If the deified human understanding assumed the role of judge, even regarding the existence of God, then the authority assigned to it not only gives it the power to decide what will count as divine, but also endows it with the power to deny any divinity whatsoever - the ultimate position of contemporary atheism. Many of these atheists justified their stance with reference to atrocities committed in the name of "religion" (such as 9/11). Already during the Enlightenment Kant advocated an elevated position for human reason:

Our age is, in every sense of the word, the age of criticism and everything must submit to it. Religion, on the strength of its sanctity, and law on the strength of its majesty, try to withdraw themselves from it; but by doing so they arouse just suspicions, and cannot claim that sincere respect which reason pays to those only who have been able to stand its free and open examination (Kant, 1781:A-12 -translation F.M. Müller - see Müller, 1961:21).

 

3 RELATIVIZING HUMAN REASON: HISTORICISM AND 20TH CENTURY PHILOSOPHY OF SCIENCE

Of course closer scrutiny soon reveals that neither the (persistent) positivism nor the new atheism represents a sound position. In particular the pervasive influence of historicism during the nineteenth and early twentieth century relativized the certainties of modernity. In the "linguistic turn" historicism found a strong ally, for with language as horizon alternative interpretations surfaced prominently.

As noted briefly above, these lines of thought served as points of departure for developments within the philosophy of science of the twentieth century. It appeared to be inevitable to use theoretical frameworks (paradigms) which themselves are in the grip of ultimate commitments. Interestingly these developments within twentieth century philosophy of science were anticipated by Dooyeweerd. It prompted Van Peursen to say that Dooyeweerd's philosophy is today more relevant than ever and he added the remark that many books written within the domain of philosophy of science should not have been written, had the authors first read what Dooyeweerd had written (see Van Peursen 1995).

 

4 POSTMODERNISM: THE RELATIVITY OF INTERPRETATION

The combined effect of historical relativity and alternative interpretations in turn gave rise to postmodernism according to which every so-called meta-narrative is questioned, owing to the fact that everyone of us only disposes over our own particular stories. The new kind of knowledge emerging within the postmodern mode of thought apparently challenged long- standing conceptions. Amidst the introduction of themes and entities, such as fractals (somewhere in between one and two dimensions) and chaos theory, it is claimed that modernist thinking is linear and postmodern thinking is non-linear.

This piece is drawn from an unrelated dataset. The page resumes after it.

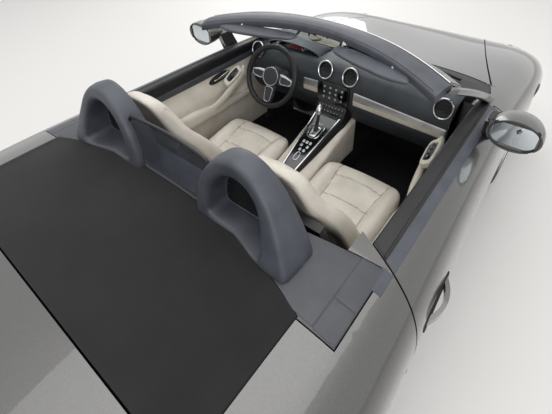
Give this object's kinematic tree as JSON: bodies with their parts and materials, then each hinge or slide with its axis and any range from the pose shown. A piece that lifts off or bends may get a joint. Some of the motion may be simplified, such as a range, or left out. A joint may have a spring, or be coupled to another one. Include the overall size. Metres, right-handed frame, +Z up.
{
  "type": "two-seat convertible car",
  "caption": "Open two-seat convertible car with roll hoops, folded cloth top, opening doors and lids, steering front wheels and rolling wheels.",
  "frame": {"origin": "on the floor below the middle of the car's length and width", "axes": "+X forward, +Y to the car's left, +Z up"},
  "size_m": [4.379, 1.9948, 1.2218],
  "materials": {
    "body_paint": "glossy metallic dark grey",
    "black_plastic": "satin black",
    "dark_grey_plastic": "satin slate grey",
    "underbody": "dull dark coating",
    "cover_fabric": "charcoal black woven cloth",
    "cream_leather": "soft cream leather",
    "window_glass": "clear",
    "smoked_pane": "smoked clear",
    "lamp_glass": "clear lamp lens",
    "red_lens": "red lamp lens",
    "dash_plastic": "graphite soft plastic",
    "wheel_alloy": "silver painted alloy",
    "tyre": "black rubber",
    "steel": "bare grey metal",
    "exhaust_steel": "brushed steel"
  },
  "bodies": {
    "body": {"floor_tub": "underbody", "front_luggage_tub": "underbody", "rear_frame": "underbody", "rear_luggage_tub": "underbody", "front_bumper": "body_paint", "front_fender_left": "body_paint", "front_fender_right": "body_paint", "quarter_left": "body_paint", "quarter_right": "body_paint", "rear_bumper": "body_paint", "cowl": "black_plastic", "windshield_frame": "body_paint", "windshield_glass": "window_glass", "header_fittings": "dark_grey_plastic", "dashboard": "dash_plastic", "centre_console": "dash_plastic", "seat_cushion_left": "cream_leather", "seat_cushion_right": "cream_leather", "seat_back_left": "cream_leather", "seat_back_right": "cream_leather", "seat_frames": "black_plastic", "roll_hoops": "dark_grey_plastic", "wind_deflector": "smoked_pane", "soft_top": "cover_fabric", "deck_flaps": "dark_grey_plastic", "air_grilles": "black_plastic", "rear_diffuser": "black_plastic", "wipers": "black_plastic", "headlights": "lamp_glass", "tail_lights": "red_lens", "engine": "steel", "exhaust": "exhaust_steel", "front_suspension": "steel", "rear_suspension": "steel"},
    "door_left": {"door_left": "body_paint", "door_card_left": "cream_leather", "mirror_left": "body_paint"},
    "door_right": {"door_right": "body_paint", "door_card_right": "cream_leather", "mirror_right": "body_paint"},
    "front_lid": {"front_lid": "body_paint"},
    "rear_lid": {"rear_lid": "body_paint"},
    "steering_wheel": {"steering_wheel": "black_plastic"},
    "knuckle_left": {"knuckle_left": "steel"},
    "knuckle_right": {"knuckle_right": "steel"},
    "wheel_front_left": {"wheel_front_left": "wheel_alloy", "tyre_front_left": "tyre"},
    "wheel_front_right": {"wheel_front_right": "wheel_alloy", "tyre_front_right": "tyre"},
    "wheel_rear_left": {"wheel_rear_left": "wheel_alloy", "tyre_rear_left": "tyre"},
    "wheel_rear_right": {"wheel_rear_right": "wheel_alloy", "tyre_rear_right": "tyre"}
  },
  "joints": [
    {"name": "front_lid_hinge", "type": "hinge", "parent": "body", "child": "front_lid", "pos_m": [0.864, 0, 0.861], "axis": [0, -1, 0], "range_deg": [0, 55]},
    {"name": "rear_lid_hinge", "type": "hinge", "parent": "body", "child": "rear_lid", "pos_m": [-1.186, 0, 0.91], "axis": [0, 1, 0], "range_deg": [0, 60]},
    {"name": "door_left_hinge", "type": "hinge", "parent": "body", "child": "door_left", "pos_m": [0.706, 0.84, 0.6], "axis": [0, 0, -1], "range_deg": [0, 62]},
    {"name": "door_right_hinge", "type": "hinge", "parent": "body", "child": "door_right", "pos_m": [0.706, -0.84, 0.6], "axis": [0, 0, 1], "range_deg": [0, 62]},
    {"name": "steer_left", "type": "hinge", "parent": "body", "child": "knuckle_left", "pos_m": [1.262, 0.69, 0.335], "axis": [0, 0, 1], "range_deg": [-33, 33]},
    {"name": "steer_right", "type": "hinge", "parent": "body", "child": "knuckle_right", "pos_m": [1.262, -0.69, 0.335], "axis": [0, 0, 1], "range_deg": [-33, 33]},
    {"name": "steering_wheel_turn", "type": "hinge", "parent": "body", "child": "steering_wheel", "pos_m": [0.323, 0.36, 0.827], "axis": [-0.9063, 0, 0.4226], "range_deg": [-500, 500]},
    {"name": "roll_front_left", "type": "hinge", "parent": "knuckle_left", "child": "wheel_front_left", "pos_m": [1.262, 0.757, 0.335], "axis": [0, 1, 0], "continuous": true},
    {"name": "roll_front_right", "type": "hinge", "parent": "knuckle_right", "child": "wheel_front_right", "pos_m": [1.262, -0.757, 0.335], "axis": [0, 1, 0], "continuous": true},
    {"name": "roll_rear_left", "type": "hinge", "parent": "body", "child": "wheel_rear_left", "pos_m": [-1.213, 0.764, 0.347], "axis": [0, 1, 0], "continuous": true},
    {"name": "roll_rear_right", "type": "hinge", "parent": "body", "child": "wheel_rear_right", "pos_m": [-1.213, -0.764, 0.347], "axis": [0, 1, 0], "continuous": true}
  ],
  "couplings": [
    {"joint": "steer_right", "follows": "steer_left", "ratio": 1},
    {"joint": "steering_wheel_turn", "follows": "steer_left", "ratio": 15}
  ]
}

Lyotard mentions "incommensurabilities" and the fact that "the continuous differentiable function is losing its preeminence as a paradigm of knowledge and prediction" and then continues: "Postmodern science - by concerning itself with such things as undecidables, the limits of precise control, conflicts characterized by incomplete information, 'fracta,' catastrophes, and pragmatic paradoxes - is theorizing its own evolution as discontinuous, catastrophic, nonrectifiable, and paradoxical" (Lyotard, 1987:60).

 

5 IS POSTMODERNISM CHARACTERIZED BY NON-LINEAR THINKING?

Without properly specifying in which sense they speak of linear thinking postmodern thinkers pursue the ideal of non-linear thinking. Mathematicians speak of linear equations when, for example, there are two variables that are related in a specific way. Co-ordinate geometry says that points whose co-ordinates satisfy an equation of the first degree, such as y = ax + b (with a and b as constants), are lying on a straight line. An equation such as y = x2 is therefore non-linear. Postmodern authors want to distance themselves from the rationalistic trait of "modern science" with its reductionism and faith in numbers. In opposition to this "out-dated" mode of thinking such postmodern thinkers advocate a non-linear mode of thinking, apparently built upon a methodology of intuition and of subjective observation, exceeding human rationality. Sokal and Bricmont mention the words of a postmodern thinker, Robert Markley, who claims that "quantum physics, the bootstrap theory, the theory of complex numbers, and chaos theory share the basic assumption that reality cannot be described in linear concepts, that non-linear - and non-solvable - equations provide the only possible means to describe a complex, chaotic and non-deterministic reality" (Sokal & Bricmont 1999:166, note 26).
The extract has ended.